### [Exercise]
Write out exactly the lines of the entries below from the one holding "knob(SELECTOR, selector_r, 0.25, selector_top);" to the one holding "cad_parts[node].hide_render = cad_parts[node].hide_viewport", inclusive, and leave out all other lines.

### [Records to use]
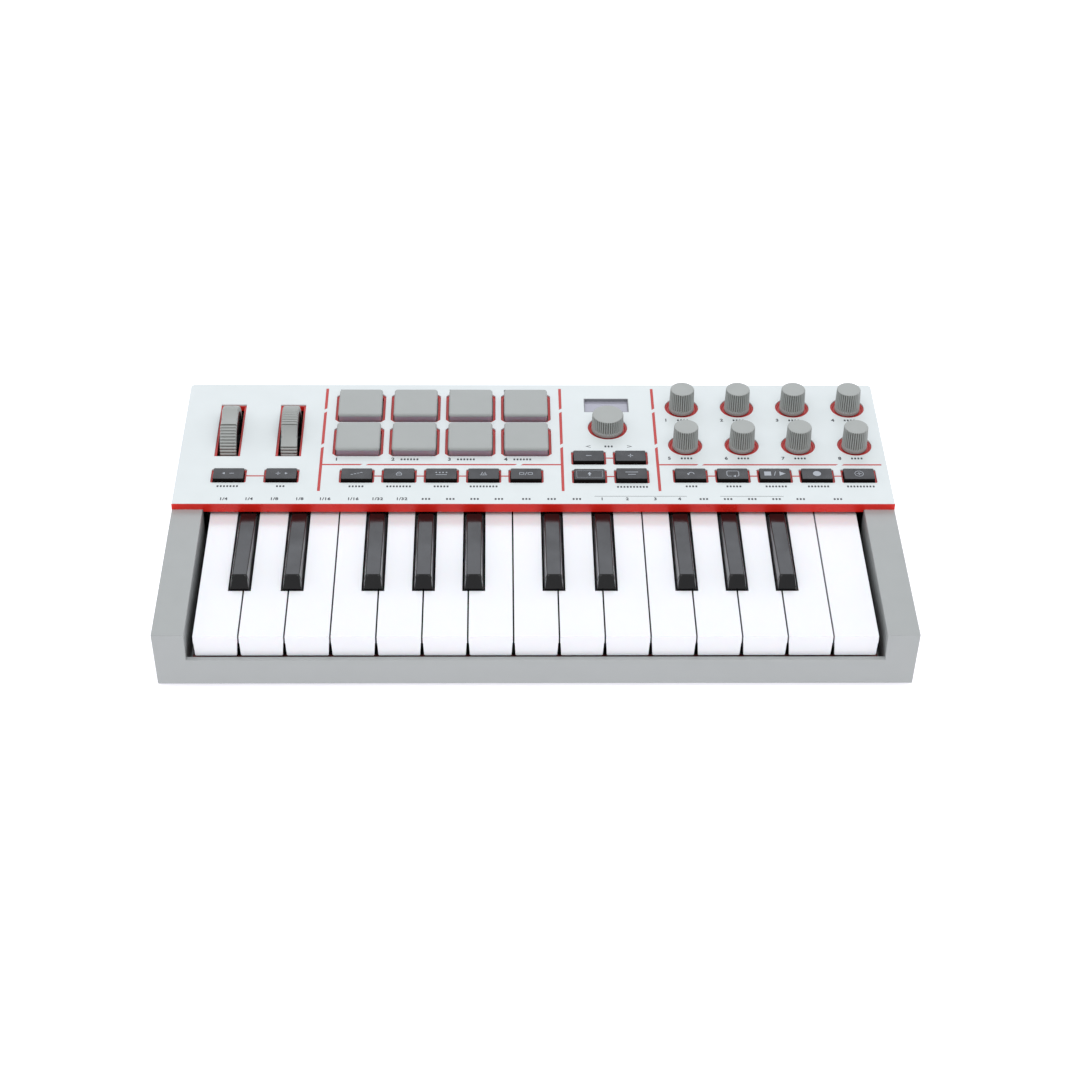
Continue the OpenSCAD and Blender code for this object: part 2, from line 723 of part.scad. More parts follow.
bottom_case();
accent_panel();
top_panel();
pad_mat();
display_module();
keybed_frame();
circuit_boards();
feet_and_screws();
pitch_wheel();
modulation_wheel();
knob(SELECTOR, selector_r, 0.25, selector_top);  // selector_knob
for (i = [0 : 7])
    knob(KNOBS[i], knob_r, 0.35, knob_top);
for (b = BUTTONS)
    button(b);
for (i = [0 : WHITE_COUNT - 1])
    white_key(i);
for (i = [0 : BLACK_COUNT - 1])
    black_key(i);
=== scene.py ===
import json
import math

import bmesh
import bpy
from mathutils import Matrix, Vector


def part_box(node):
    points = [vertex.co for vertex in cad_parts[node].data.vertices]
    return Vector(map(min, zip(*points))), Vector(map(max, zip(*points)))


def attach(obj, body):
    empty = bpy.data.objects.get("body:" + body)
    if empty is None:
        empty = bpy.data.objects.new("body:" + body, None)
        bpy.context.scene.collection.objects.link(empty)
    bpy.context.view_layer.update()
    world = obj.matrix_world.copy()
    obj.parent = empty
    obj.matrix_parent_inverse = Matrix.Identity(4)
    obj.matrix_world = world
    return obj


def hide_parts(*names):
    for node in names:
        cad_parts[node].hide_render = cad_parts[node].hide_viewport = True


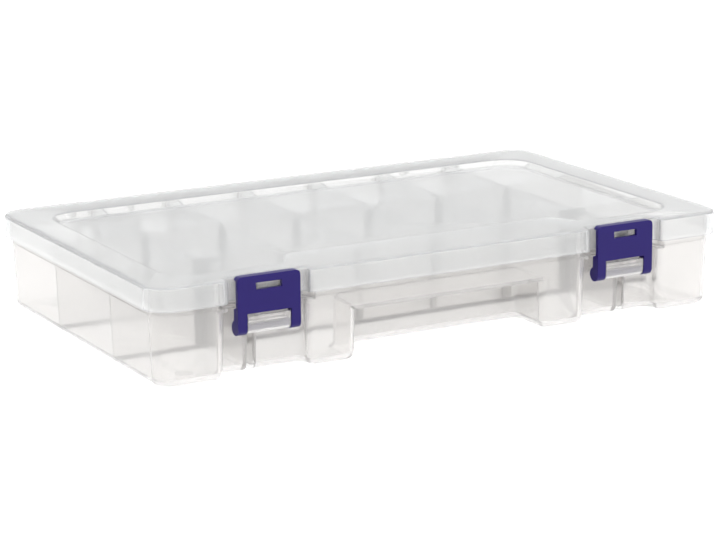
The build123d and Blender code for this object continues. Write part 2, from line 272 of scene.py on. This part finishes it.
# The dividers: twelve loose flat plates in clear plastic, slightly cooler in colour and rougher than the
# tray's, moulded singly and pushed down between the guide ribs.
divider_tint = (0.99, 0.996, 0.999)
divider_roughness = 0.13
divider_edge_radius = 0.0002
dividers_in_row = 6
divider_plastic = frosted("divider_plastic", divider_tint, divider_roughness)
for row in ("middle", "back"):
    for number in range(1, dividers_in_row + 1):
        moulded(f"divider_{row}_{number}", divider_edge_radius, divider_plastic)

# The lid: one moulding in clear polypropylene, a little glossier and cooler than the tray, with a raised
# border round a sunken panel, a skirt over the tray's rim and snap hooks on the hinge rods.
lid_tint = (0.988, 0.996, 0.999)
lid_roughness = 0.08
lid_edge_radius = 0.0005
lid_plastic = frosted("lid_plastic", lid_tint, lid_roughness)
moulded("lid", lid_edge_radius, lid_plastic)

# The latches: two opaque violet-blue polypropylene mouldings, semi-gloss, with softly rounded edges and
# a fine moulded grain. Each snaps by its own rod into the tray's clip and hooks over the lid's notch.
latch_blue = (0.012, 0.0045, 0.105)
latch_streak_blue = (0.014, 0.0055, 0.125)
latch_specular = 0.25
latch_gloss, latch_dull = 0.26, 0.36
streak_scale, streak_detail = (60.0, 200.0, 200.0), 4.0
latch_grain_scale, latch_grain_detail = 2600.0, 2.0
latch_grain_strength, latch_grain_height = 0.12, 0.00003
latch_edge_radius = 0.0004

latch_plastic, tree, shader = new_material("latch_plastic")
place = outputs_of(tree, "TexCoord", {})
stretch = outputs_of(tree, "Mapping", {"Vector": place["Object"], "Scale": streak_scale})
streaks = outputs_of(tree, "TexNoise",
                     {"Vector": stretch["Vector"], "Scale": 1.0, "Detail": streak_detail})
shade = outputs_of(
    tree, "Mix",
    {"Factor": streaks["Fac"], "A": (*latch_blue, 1.0), "B": (*latch_streak_blue, 1.0)},
    data_type="RGBA")
dullness = outputs_of(tree, "MapRange",
                      {"Value": streaks["Fac"], "To Min": latch_gloss, "To Max": latch_dull})
feed(shader, {"Base Color": shade["Result"], "Roughness": dullness["Result"],
              "Specular IOR Level": latch_specular})
grained(tree, shader, place, latch_grain_scale, latch_grain_detail,
        latch_grain_strength, latch_grain_height)
for side in ("left", "right"):
    moulded("latch_" + side, latch_edge_radius, latch_plastic)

### [Full output]
knob(SELECTOR, selector_r, 0.25, selector_top);  // selector_knob
for (i = [0 : 7])
    knob(KNOBS[i], knob_r, 0.35, knob_top);
for (b = BUTTONS)
    button(b);
for (i = [0 : WHITE_COUNT - 1])
    white_key(i);
for (i = [0 : BLACK_COUNT - 1])
    black_key(i);
=== scene.py ===
import json
import math

import bmesh
import bpy
from mathutils import Matrix, Vector


def part_box(node):
    points = [vertex.co for vertex in cad_parts[node].data.vertices]
    return Vector(map(min, zip(*points))), Vector(map(max, zip(*points)))


def attach(obj, body):
    empty = bpy.data.objects.get("body:" + body)
    if empty is None:
        empty = bpy.data.objects.new("body:" + body, None)
        bpy.context.scene.collection.objects.link(empty)
    bpy.context.view_layer.update()
    world = obj.matrix_world.copy()
    obj.parent = empty
    obj.matrix_parent_inverse = Matrix.Identity(4)
    obj.matrix_world = world
    return obj


def hide_parts(*names):
    for node in names:
        cad_parts[node].hide_render = cad_parts[node].hide_viewport = True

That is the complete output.